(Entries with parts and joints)

** start **

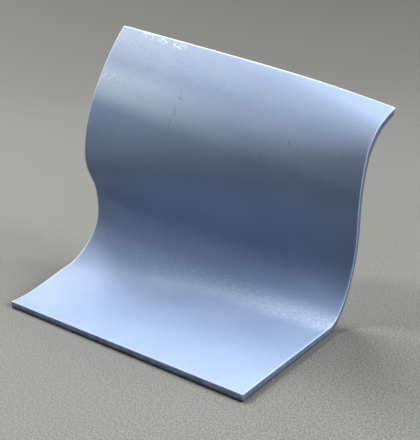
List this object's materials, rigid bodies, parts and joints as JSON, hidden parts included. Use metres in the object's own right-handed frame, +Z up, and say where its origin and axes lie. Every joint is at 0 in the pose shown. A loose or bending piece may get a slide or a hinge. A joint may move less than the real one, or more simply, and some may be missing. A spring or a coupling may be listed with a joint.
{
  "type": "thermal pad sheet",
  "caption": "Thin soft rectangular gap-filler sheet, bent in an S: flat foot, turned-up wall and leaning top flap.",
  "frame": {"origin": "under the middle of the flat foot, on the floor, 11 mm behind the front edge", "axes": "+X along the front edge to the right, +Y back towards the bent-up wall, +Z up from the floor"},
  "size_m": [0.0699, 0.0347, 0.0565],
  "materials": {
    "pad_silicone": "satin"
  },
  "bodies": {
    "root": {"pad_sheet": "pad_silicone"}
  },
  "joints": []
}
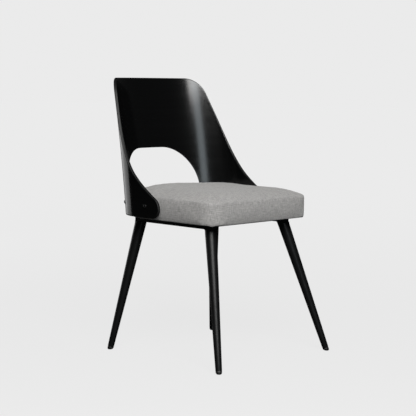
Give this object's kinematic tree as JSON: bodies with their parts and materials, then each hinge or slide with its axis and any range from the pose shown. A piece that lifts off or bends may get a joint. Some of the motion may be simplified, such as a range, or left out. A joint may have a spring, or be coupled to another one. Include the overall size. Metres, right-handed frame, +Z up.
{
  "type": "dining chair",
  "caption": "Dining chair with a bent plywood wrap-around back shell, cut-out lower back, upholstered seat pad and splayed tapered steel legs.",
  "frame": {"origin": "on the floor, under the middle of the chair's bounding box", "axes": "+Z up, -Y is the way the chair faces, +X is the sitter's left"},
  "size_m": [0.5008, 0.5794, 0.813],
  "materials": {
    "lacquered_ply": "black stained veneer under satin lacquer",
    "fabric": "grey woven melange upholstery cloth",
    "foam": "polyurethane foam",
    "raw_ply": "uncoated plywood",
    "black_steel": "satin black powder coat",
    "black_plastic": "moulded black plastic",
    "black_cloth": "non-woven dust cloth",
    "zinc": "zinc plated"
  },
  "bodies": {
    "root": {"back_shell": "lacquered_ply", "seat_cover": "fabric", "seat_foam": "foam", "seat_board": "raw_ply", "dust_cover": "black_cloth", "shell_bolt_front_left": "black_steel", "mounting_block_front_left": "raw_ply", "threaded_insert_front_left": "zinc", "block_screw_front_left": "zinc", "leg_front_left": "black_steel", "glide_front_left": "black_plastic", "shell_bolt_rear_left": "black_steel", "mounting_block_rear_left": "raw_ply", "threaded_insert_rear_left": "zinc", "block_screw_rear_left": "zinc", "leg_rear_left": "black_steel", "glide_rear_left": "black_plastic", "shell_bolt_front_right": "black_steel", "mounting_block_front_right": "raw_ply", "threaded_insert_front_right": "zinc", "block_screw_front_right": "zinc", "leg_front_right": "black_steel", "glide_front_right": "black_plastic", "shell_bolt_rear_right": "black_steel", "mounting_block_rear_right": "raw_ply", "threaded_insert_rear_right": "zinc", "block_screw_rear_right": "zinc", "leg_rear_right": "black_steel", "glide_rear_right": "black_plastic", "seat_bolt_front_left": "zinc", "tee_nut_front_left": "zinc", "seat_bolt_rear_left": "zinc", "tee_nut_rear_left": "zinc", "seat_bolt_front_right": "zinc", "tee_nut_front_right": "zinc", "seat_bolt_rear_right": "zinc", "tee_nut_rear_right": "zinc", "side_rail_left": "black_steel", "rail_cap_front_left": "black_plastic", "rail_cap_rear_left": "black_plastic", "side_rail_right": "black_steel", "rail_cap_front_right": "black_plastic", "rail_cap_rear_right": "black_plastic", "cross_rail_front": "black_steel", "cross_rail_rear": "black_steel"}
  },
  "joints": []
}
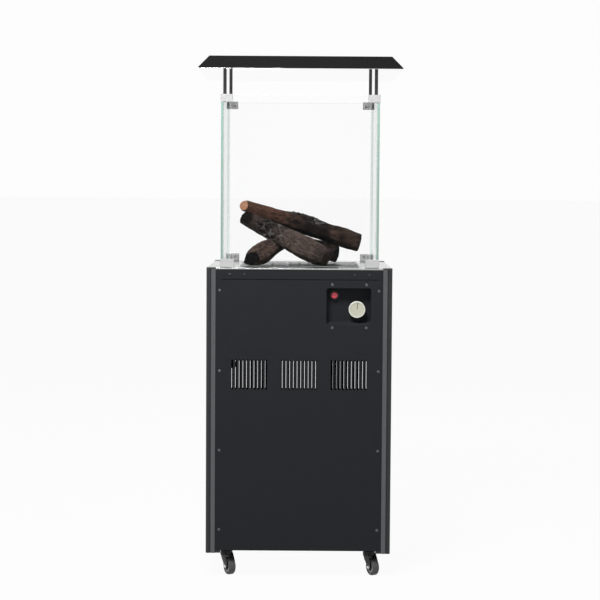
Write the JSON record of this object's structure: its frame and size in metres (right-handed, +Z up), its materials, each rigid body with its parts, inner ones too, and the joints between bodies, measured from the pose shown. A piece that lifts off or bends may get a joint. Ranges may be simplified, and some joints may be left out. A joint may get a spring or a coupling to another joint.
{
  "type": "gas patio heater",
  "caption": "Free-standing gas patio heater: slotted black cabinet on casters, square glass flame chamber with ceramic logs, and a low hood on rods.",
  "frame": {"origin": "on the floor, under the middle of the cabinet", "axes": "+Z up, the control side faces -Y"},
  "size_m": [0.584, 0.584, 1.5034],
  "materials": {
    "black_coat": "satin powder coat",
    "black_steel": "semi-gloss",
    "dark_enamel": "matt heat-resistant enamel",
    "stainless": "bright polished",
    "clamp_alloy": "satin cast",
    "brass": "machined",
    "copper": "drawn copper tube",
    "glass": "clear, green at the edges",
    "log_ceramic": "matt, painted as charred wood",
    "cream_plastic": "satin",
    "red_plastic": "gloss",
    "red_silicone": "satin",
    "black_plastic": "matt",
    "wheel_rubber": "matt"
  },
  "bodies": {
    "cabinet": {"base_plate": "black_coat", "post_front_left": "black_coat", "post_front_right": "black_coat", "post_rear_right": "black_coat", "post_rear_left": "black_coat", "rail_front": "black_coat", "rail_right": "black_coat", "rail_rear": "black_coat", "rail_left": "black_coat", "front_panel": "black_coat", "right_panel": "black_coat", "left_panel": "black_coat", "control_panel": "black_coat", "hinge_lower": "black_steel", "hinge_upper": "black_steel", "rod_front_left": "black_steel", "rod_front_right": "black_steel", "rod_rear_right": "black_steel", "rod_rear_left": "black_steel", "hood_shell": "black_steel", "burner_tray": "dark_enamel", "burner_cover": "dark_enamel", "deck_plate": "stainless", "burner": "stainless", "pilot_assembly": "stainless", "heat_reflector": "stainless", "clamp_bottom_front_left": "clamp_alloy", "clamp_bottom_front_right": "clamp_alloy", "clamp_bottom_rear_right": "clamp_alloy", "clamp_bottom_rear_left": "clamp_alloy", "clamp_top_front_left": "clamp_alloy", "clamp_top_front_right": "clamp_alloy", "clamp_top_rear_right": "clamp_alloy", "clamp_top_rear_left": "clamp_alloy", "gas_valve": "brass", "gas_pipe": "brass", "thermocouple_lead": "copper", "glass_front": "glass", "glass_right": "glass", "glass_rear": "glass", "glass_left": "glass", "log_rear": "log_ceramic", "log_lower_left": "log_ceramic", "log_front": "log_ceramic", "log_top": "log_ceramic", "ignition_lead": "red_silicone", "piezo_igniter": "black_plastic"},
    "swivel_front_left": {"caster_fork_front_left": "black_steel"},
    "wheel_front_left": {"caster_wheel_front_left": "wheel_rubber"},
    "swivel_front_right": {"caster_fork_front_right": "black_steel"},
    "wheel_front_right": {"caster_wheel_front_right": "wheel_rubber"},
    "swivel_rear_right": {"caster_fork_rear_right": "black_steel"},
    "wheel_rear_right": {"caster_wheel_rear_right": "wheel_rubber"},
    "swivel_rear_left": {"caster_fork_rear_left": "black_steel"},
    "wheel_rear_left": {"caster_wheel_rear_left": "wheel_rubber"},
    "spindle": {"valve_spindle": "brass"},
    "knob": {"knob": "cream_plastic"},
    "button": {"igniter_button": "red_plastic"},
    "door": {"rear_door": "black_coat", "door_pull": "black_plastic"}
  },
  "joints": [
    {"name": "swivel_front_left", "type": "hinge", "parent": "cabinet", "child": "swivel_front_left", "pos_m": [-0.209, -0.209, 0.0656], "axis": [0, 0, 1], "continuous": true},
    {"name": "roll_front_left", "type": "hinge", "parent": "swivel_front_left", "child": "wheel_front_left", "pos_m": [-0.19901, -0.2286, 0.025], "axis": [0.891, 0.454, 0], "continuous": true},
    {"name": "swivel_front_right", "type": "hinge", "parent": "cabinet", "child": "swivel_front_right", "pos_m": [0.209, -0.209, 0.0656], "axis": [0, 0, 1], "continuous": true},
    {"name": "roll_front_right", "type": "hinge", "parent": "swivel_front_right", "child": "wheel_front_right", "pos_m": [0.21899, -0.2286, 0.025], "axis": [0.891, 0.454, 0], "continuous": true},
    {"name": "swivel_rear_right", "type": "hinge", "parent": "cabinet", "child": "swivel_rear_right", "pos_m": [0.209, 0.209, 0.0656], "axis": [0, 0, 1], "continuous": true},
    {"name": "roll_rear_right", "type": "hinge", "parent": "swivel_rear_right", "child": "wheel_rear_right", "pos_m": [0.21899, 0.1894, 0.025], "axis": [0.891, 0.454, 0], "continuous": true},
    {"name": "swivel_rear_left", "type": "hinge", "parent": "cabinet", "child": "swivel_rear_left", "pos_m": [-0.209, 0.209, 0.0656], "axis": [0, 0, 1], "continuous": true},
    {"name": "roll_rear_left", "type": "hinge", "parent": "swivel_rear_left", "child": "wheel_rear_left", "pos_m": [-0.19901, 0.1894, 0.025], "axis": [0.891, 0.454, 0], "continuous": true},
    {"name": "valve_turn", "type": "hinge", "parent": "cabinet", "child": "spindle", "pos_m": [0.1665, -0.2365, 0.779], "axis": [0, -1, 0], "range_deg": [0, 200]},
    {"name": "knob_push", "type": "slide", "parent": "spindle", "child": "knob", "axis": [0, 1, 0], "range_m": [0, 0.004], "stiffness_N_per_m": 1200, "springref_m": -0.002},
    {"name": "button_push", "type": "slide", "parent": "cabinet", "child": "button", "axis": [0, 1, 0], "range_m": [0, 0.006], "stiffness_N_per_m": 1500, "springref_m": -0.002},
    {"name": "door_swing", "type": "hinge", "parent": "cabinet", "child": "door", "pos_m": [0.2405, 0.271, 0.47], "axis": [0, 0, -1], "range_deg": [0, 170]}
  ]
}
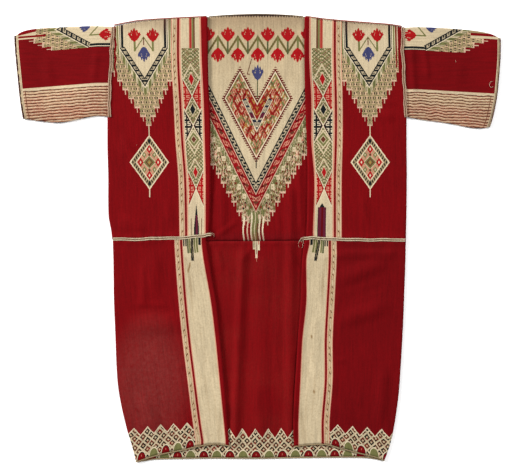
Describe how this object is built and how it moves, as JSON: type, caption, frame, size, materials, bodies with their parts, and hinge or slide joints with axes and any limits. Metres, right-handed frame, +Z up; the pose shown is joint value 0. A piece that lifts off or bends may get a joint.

** end **

### WHAT YOU HAVE TO DO:
In the records above, find each line holding "JSON" and copy it.

### WRITTEN REPLY:
List this object's materials, rigid bodies, parts and joints as JSON, hidden parts included. Use metres in the object's own right-handed frame, +Z up, and say where its origin and axes lie. Every joint is at 0 in the pose shown. A loose or bending piece may get a slide or a hinge. A joint may move less than the real one, or more simply, and some may be missing. A spring or a coupling may be listed with a joint.
Give this object's kinematic tree as JSON: bodies with their parts and materials, then each hinge or slide with its axis and any range from the pose shown. A piece that lifts off or bends may get a joint. Some of the motion may be simplified, such as a range, or left out. A joint may have a spring, or be coupled to another one. Include the overall size. Metres, right-handed frame, +Z up.
Write the JSON record of this object's structure: its frame and size in metres (right-handed, +Z up), its materials, each rigid body with its parts, inner ones too, and the joints between bodies, measured from the pose shown. A piece that lifts off or bends may get a joint. Ranges may be simplified, and some joints may be left out. A joint may get a spring or a coupling to another joint.
Describe how this object is built and how it moves, as JSON: type, caption, frame, size, materials, bodies with their parts, and hinge or slide joints with axes and any limits. Metres, right-handed frame, +Z up; the pose shown is joint value 0. A piece that lifts off or bends may get a joint.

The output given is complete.